= Work instructions =
Exactly repeat the full listing that follows.

++++ Extracted entries ++++

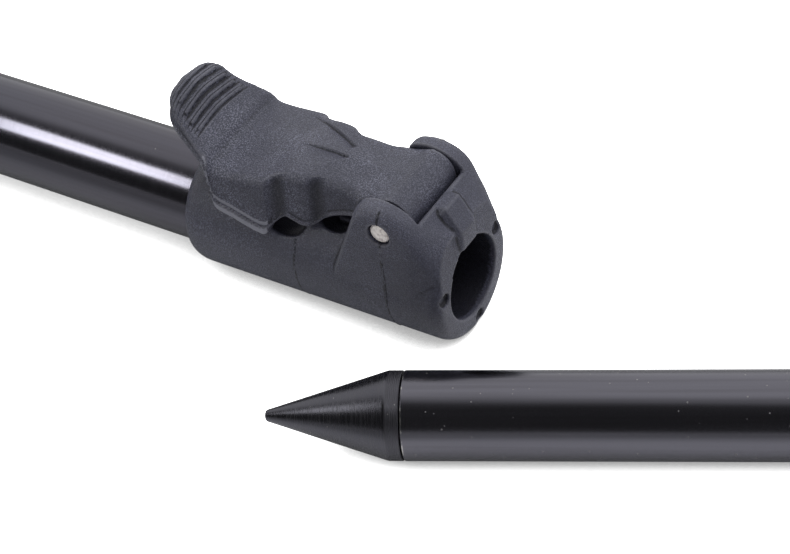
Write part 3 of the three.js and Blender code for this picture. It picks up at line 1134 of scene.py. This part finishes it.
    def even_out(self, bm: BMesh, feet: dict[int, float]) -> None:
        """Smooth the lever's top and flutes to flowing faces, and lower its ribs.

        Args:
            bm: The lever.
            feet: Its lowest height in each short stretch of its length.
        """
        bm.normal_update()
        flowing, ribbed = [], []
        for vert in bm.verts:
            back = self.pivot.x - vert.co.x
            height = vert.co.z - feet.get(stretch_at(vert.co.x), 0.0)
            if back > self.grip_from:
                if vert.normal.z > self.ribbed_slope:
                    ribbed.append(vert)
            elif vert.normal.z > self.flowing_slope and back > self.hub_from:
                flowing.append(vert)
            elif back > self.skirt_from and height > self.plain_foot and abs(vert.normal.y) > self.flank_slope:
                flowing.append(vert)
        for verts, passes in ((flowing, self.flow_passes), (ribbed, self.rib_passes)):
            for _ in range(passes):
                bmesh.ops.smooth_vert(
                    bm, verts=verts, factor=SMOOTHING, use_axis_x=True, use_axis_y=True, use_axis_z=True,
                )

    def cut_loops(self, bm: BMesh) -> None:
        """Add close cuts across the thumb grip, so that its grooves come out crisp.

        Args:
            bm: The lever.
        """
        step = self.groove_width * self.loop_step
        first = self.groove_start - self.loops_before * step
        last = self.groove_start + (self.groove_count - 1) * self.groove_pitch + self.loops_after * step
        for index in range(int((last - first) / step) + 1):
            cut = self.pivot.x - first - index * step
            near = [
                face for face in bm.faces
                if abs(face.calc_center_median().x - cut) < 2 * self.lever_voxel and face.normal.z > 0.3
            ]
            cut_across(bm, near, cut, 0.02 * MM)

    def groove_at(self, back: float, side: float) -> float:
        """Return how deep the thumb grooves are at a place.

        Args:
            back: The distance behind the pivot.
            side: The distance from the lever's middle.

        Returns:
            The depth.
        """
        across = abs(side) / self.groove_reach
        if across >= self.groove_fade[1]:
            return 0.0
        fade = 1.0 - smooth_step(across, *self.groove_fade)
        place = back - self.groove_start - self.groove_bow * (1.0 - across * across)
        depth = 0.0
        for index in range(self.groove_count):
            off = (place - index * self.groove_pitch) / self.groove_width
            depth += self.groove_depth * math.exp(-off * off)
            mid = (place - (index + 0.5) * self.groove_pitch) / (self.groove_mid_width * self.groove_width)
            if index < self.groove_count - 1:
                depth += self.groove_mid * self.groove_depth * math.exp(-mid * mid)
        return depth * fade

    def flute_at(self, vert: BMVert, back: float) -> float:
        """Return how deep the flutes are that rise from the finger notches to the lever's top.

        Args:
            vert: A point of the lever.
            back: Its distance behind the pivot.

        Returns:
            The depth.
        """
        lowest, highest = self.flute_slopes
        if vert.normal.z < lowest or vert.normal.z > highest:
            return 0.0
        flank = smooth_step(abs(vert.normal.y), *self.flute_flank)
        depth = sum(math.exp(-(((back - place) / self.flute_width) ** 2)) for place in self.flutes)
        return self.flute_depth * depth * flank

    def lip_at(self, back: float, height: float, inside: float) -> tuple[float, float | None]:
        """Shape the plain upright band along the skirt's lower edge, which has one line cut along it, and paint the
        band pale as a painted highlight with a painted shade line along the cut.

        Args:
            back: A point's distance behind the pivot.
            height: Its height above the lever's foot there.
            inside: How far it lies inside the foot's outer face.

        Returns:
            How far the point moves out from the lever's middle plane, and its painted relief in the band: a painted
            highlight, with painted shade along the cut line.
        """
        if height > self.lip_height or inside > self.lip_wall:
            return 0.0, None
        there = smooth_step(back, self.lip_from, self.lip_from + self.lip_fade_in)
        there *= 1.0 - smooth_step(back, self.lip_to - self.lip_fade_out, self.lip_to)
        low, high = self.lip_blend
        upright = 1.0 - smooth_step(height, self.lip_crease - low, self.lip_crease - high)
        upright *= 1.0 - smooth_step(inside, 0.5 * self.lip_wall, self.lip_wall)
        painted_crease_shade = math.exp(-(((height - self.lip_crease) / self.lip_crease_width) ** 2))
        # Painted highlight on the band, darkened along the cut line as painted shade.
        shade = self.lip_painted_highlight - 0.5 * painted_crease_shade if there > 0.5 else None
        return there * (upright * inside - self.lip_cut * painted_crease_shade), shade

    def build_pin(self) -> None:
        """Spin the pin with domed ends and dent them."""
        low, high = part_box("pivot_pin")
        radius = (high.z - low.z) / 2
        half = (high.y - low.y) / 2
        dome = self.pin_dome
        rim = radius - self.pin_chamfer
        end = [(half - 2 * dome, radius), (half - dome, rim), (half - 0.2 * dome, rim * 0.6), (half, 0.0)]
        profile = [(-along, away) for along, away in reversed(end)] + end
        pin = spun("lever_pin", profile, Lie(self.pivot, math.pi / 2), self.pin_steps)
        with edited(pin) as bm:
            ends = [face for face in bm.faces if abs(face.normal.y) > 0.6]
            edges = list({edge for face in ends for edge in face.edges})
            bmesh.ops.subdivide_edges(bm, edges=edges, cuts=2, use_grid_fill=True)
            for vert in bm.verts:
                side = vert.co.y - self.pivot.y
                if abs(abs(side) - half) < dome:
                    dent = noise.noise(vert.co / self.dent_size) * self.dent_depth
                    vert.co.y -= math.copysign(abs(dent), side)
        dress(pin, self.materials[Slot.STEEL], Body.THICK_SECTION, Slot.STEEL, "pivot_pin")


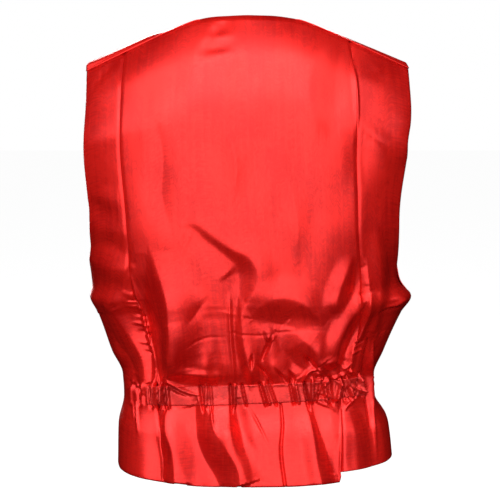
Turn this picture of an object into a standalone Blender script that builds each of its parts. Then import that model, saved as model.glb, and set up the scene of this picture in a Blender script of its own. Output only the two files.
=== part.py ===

++++

= Completed exercise =
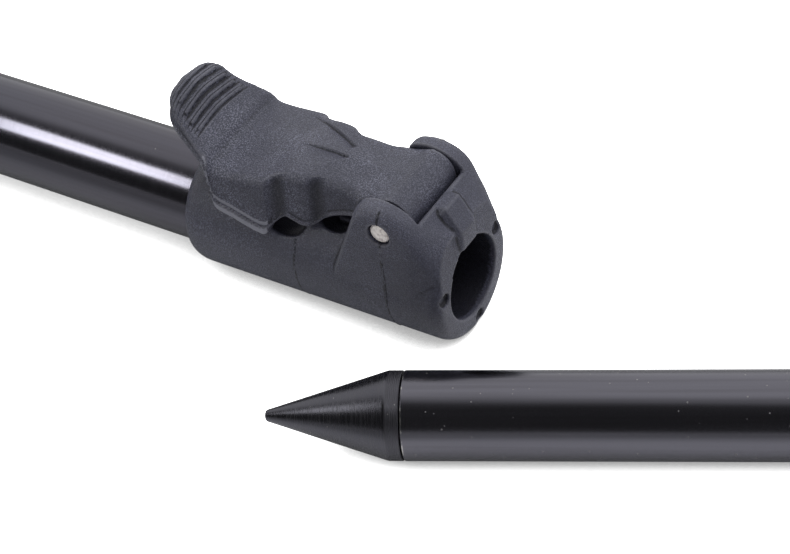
Write part 3 of the three.js and Blender code for this picture. It picks up at line 1134 of scene.py. This part finishes it.
    def even_out(self, bm: BMesh, feet: dict[int, float]) -> None:
        """Smooth the lever's top and flutes to flowing faces, and lower its ribs.

        Args:
            bm: The lever.
            feet: Its lowest height in each short stretch of its length.
        """
        bm.normal_update()
        flowing, ribbed = [], []
        for vert in bm.verts:
            back = self.pivot.x - vert.co.x
            height = vert.co.z - feet.get(stretch_at(vert.co.x), 0.0)
            if back > self.grip_from:
                if vert.normal.z > self.ribbed_slope:
                    ribbed.append(vert)
            elif vert.normal.z > self.flowing_slope and back > self.hub_from:
                flowing.append(vert)
            elif back > self.skirt_from and height > self.plain_foot and abs(vert.normal.y) > self.flank_slope:
                flowing.append(vert)
        for verts, passes in ((flowing, self.flow_passes), (ribbed, self.rib_passes)):
            for _ in range(passes):
                bmesh.ops.smooth_vert(
                    bm, verts=verts, factor=SMOOTHING, use_axis_x=True, use_axis_y=True, use_axis_z=True,
                )

    def cut_loops(self, bm: BMesh) -> None:
        """Add close cuts across the thumb grip, so that its grooves come out crisp.

        Args:
            bm: The lever.
        """
        step = self.groove_width * self.loop_step
        first = self.groove_start - self.loops_before * step
        last = self.groove_start + (self.groove_count - 1) * self.groove_pitch + self.loops_after * step
        for index in range(int((last - first) / step) + 1):
            cut = self.pivot.x - first - index * step
            near = [
                face for face in bm.faces
                if abs(face.calc_center_median().x - cut) < 2 * self.lever_voxel and face.normal.z > 0.3
            ]
            cut_across(bm, near, cut, 0.02 * MM)

    def groove_at(self, back: float, side: float) -> float:
        """Return how deep the thumb grooves are at a place.

        Args:
            back: The distance behind the pivot.
            side: The distance from the lever's middle.

        Returns:
            The depth.
        """
        across = abs(side) / self.groove_reach
        if across >= self.groove_fade[1]:
            return 0.0
        fade = 1.0 - smooth_step(across, *self.groove_fade)
        place = back - self.groove_start - self.groove_bow * (1.0 - across * across)
        depth = 0.0
        for index in range(self.groove_count):
            off = (place - index * self.groove_pitch) / self.groove_width
            depth += self.groove_depth * math.exp(-off * off)
            mid = (place - (index + 0.5) * self.groove_pitch) / (self.groove_mid_width * self.groove_width)
            if index < self.groove_count - 1:
                depth += self.groove_mid * self.groove_depth * math.exp(-mid * mid)
        return depth * fade

    def flute_at(self, vert: BMVert, back: float) -> float:
        """Return how deep the flutes are that rise from the finger notches to the lever's top.

        Args:
            vert: A point of the lever.
            back: Its distance behind the pivot.

        Returns:
            The depth.
        """
        lowest, highest = self.flute_slopes
        if vert.normal.z < lowest or vert.normal.z > highest:
            return 0.0
        flank = smooth_step(abs(vert.normal.y), *self.flute_flank)
        depth = sum(math.exp(-(((back - place) / self.flute_width) ** 2)) for place in self.flutes)
        return self.flute_depth * depth * flank

    def lip_at(self, back: float, height: float, inside: float) -> tuple[float, float | None]:
        """Shape the plain upright band along the skirt's lower edge, which has one line cut along it, and paint the
        band pale as a painted highlight with a painted shade line along the cut.

        Args:
            back: A point's distance behind the pivot.
            height: Its height above the lever's foot there.
            inside: How far it lies inside the foot's outer face.

        Returns:
            How far the point moves out from the lever's middle plane, and its painted relief in the band: a painted
            highlight, with painted shade along the cut line.
        """
        if height > self.lip_height or inside > self.lip_wall:
            return 0.0, None
        there = smooth_step(back, self.lip_from, self.lip_from + self.lip_fade_in)
        there *= 1.0 - smooth_step(back, self.lip_to - self.lip_fade_out, self.lip_to)
        low, high = self.lip_blend
        upright = 1.0 - smooth_step(height, self.lip_crease - low, self.lip_crease - high)
        upright *= 1.0 - smooth_step(inside, 0.5 * self.lip_wall, self.lip_wall)
        painted_crease_shade = math.exp(-(((height - self.lip_crease) / self.lip_crease_width) ** 2))
        # Painted highlight on the band, darkened along the cut line as painted shade.
        shade = self.lip_painted_highlight - 0.5 * painted_crease_shade if there > 0.5 else None
        return there * (upright * inside - self.lip_cut * painted_crease_shade), shade

    def build_pin(self) -> None:
        """Spin the pin with domed ends and dent them."""
        low, high = part_box("pivot_pin")
        radius = (high.z - low.z) / 2
        half = (high.y - low.y) / 2
        dome = self.pin_dome
        rim = radius - self.pin_chamfer
        end = [(half - 2 * dome, radius), (half - dome, rim), (half - 0.2 * dome, rim * 0.6), (half, 0.0)]
        profile = [(-along, away) for along, away in reversed(end)] + end
        pin = spun("lever_pin", profile, Lie(self.pivot, math.pi / 2), self.pin_steps)
        with edited(pin) as bm:
            ends = [face for face in bm.faces if abs(face.normal.y) > 0.6]
            edges = list({edge for face in ends for edge in face.edges})
            bmesh.ops.subdivide_edges(bm, edges=edges, cuts=2, use_grid_fill=True)
            for vert in bm.verts:
                side = vert.co.y - self.pivot.y
                if abs(abs(side) - half) < dome:
                    dent = noise.noise(vert.co / self.dent_size) * self.dent_depth
                    vert.co.y -= math.copysign(abs(dent), side)
        dress(pin, self.materials[Slot.STEEL], Body.THICK_SECTION, Slot.STEEL, "pivot_pin")


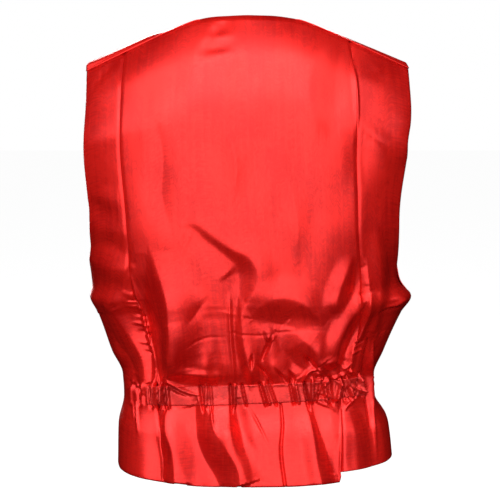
Turn this picture of an object into a standalone Blender script that builds each of its parts. Then import that model, saved as model.glb, and set up the scene of this picture in a Blender script of its own. Output only the two files.
=== part.py ===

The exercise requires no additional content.